Most whipping is boring. Whips organise the business of the House, allocate time, liaise with the Speaker’s Office and Clerks and crucially enable their colleagues to know what is happening and when. MPs want to know what stage the government has reached with bills in both the Lords and Commons, when committees are sitting, and whether select committees are relevant to their areas of expertise. They need reminding whether today’s debate is in line with their manifesto (and therefore their presence is required) or whether they can get the early train back to a constituency event. I used to find that ‘free votes’ (votes where MPs can vote as they choose) spread panic in the ranks rather than relief. Everyone wanted a steer and especially to know what the PM or chief whip expected of them.

And yes, they will want to pitch for a job in the government too. In just a few days’ time Andy Burnham will discover just how painful this can be. Most people serving in the current government will be enjoying the trappings of high office, and probably think they are doing quite well, and need just a little longer to make a real difference. It’s rather nice having a Jag at your disposal and a red box on your desk. They will be distraught if they are summoned to the new PM’s office for what the civil service refers to as a ‘departure interview’, but everyone else calls ‘being sacked’. Burnham will be nice, thank them for their service, assure them that they might easily be back at some future stage, but say he needs ‘new faces at the top’. This is nonsense, of course. The public knows only a handful of people well enough to name them, so the great majority of this process is replacing one set of anonymous people with another. The PM will pull his friends closer but create new enemies in the process.

Towards the end of our time in government, the grim reality of our downfall was not lost on people. Every change came with an offer to trade. Some wanted an honour or a role at a quango. Others issued threats to defect or join a rival leadership bid.  

The new-look Burnham whips office has all this heading its way, made worse, ironically, by the size of Labour’s majority.
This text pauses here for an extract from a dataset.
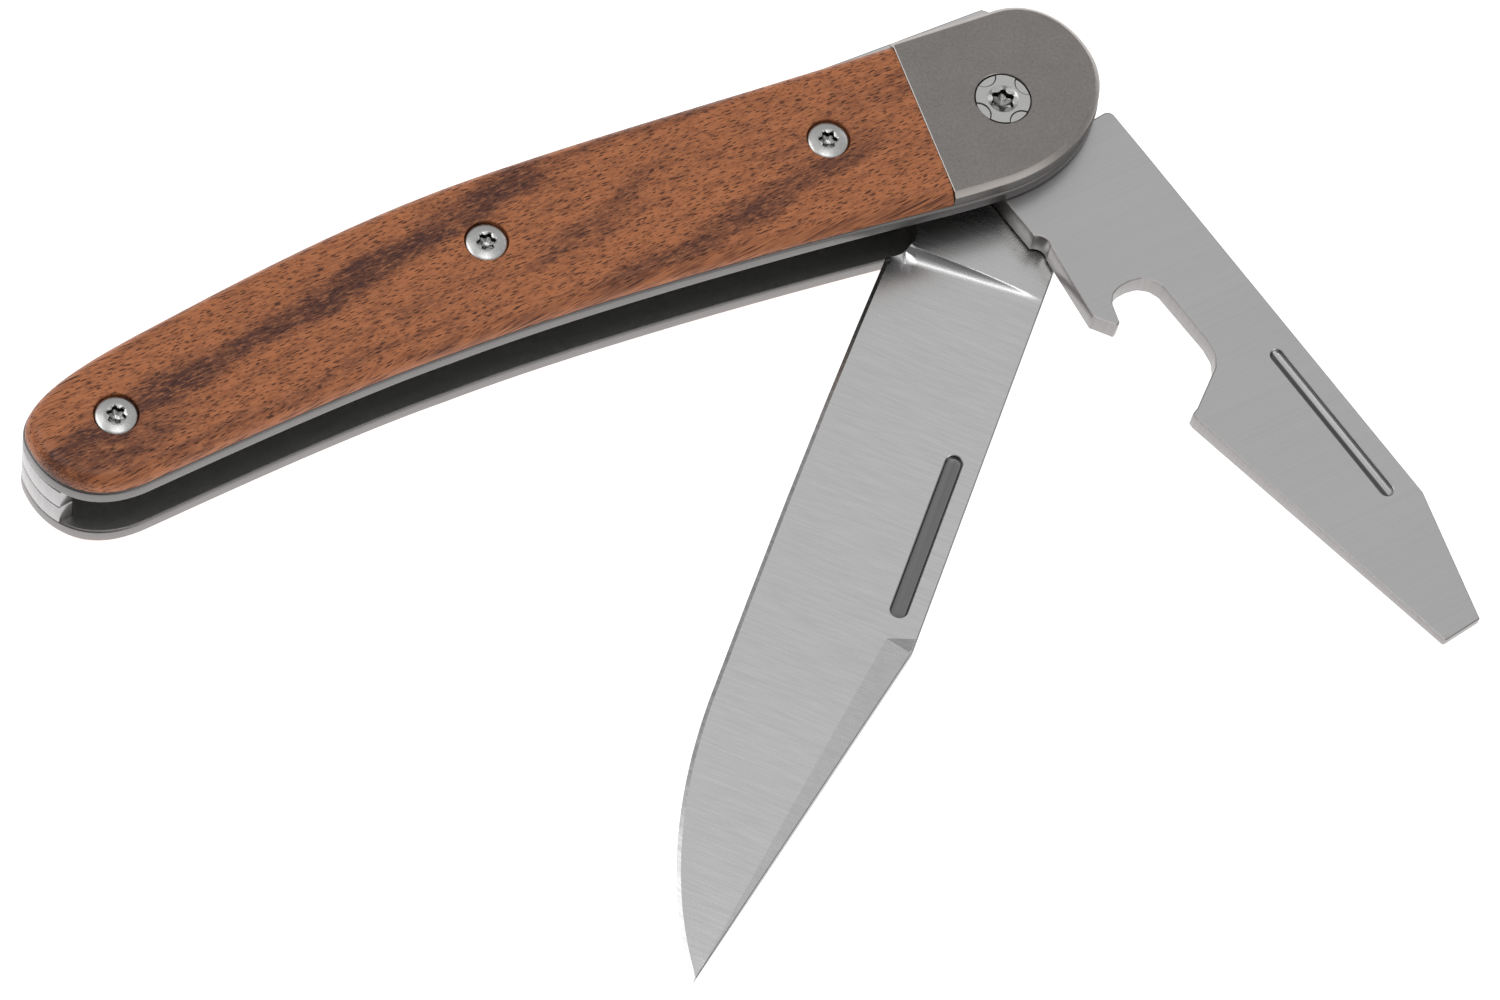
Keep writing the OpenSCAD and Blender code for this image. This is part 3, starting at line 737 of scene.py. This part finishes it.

My guess is that the current chief (Johnny Reynolds) will have already signed his release papers, so a new boss will need to get up to speed with all this. It may sound fun having over 400 soldiers in your army, but that is a lot of hungry mouths to feed when food is short. There just won’t be enough jobs, freebies, honours or offices with a view over the Thames to go round. People will be bored and frustrated, scared that they will be gone at the next election anyway. There is still an angry left wing in the Labour party battling with a more centrist economic contingent. Welfare vs defence is a contest that has yet to even start. If I were Andy, I would be nervous about the way expectations have run wild. He is about to hit the same wall of immovable challenges that have upended the last five of his predecessors.

There was always a ‘next-level-up’ option

All of this will fall to the whips, not No. 10, to manage. They have to handle the moods, soothe bruised egos, promise future opportunities and avert troublesome distractions. Crucially, they will need to deliver the existing manifesto and more than 30 bills announced in the recent King’s Speech. This will mean red lines. What will they do if colleagues in adjacent seats commit to voting in different ways? If one is a minister (bound by collective responsibility), they have no choice but to support the government, or resign. Their position might be ridiculed locally while the neighbour is hailed as a hero for adopting a ‘community-first’, principled stance. Such a position is untenable (and contagious) and unlikely to be resolved by anything less than a blunt reminder of the facts of life.

In many ways both Rishi Sunak and I were tempted by the notion of a whips office that put the emphasis on persuasion rather than force. We both hoped that appealing to the professional consciences of colleagues, at least in the first instance, was worth a try. In fact, it was incredibly successful in that we never lost a government bill or fell foul of a confidence vote or leadership challenge. But it only worked because there was always a ‘next-level-up’ option, which included removal of the whip, an option we deployed over a dozen times and which came with the promise of being unable to stand in the party’s colours at the next election. With some people, none of this really worked. For those who had soured on politics, for whom ambition had been thwarted, whose politics had shifted or whose lives had just taken a scandalous turn for the worse, there was only one option left: defect to Reform.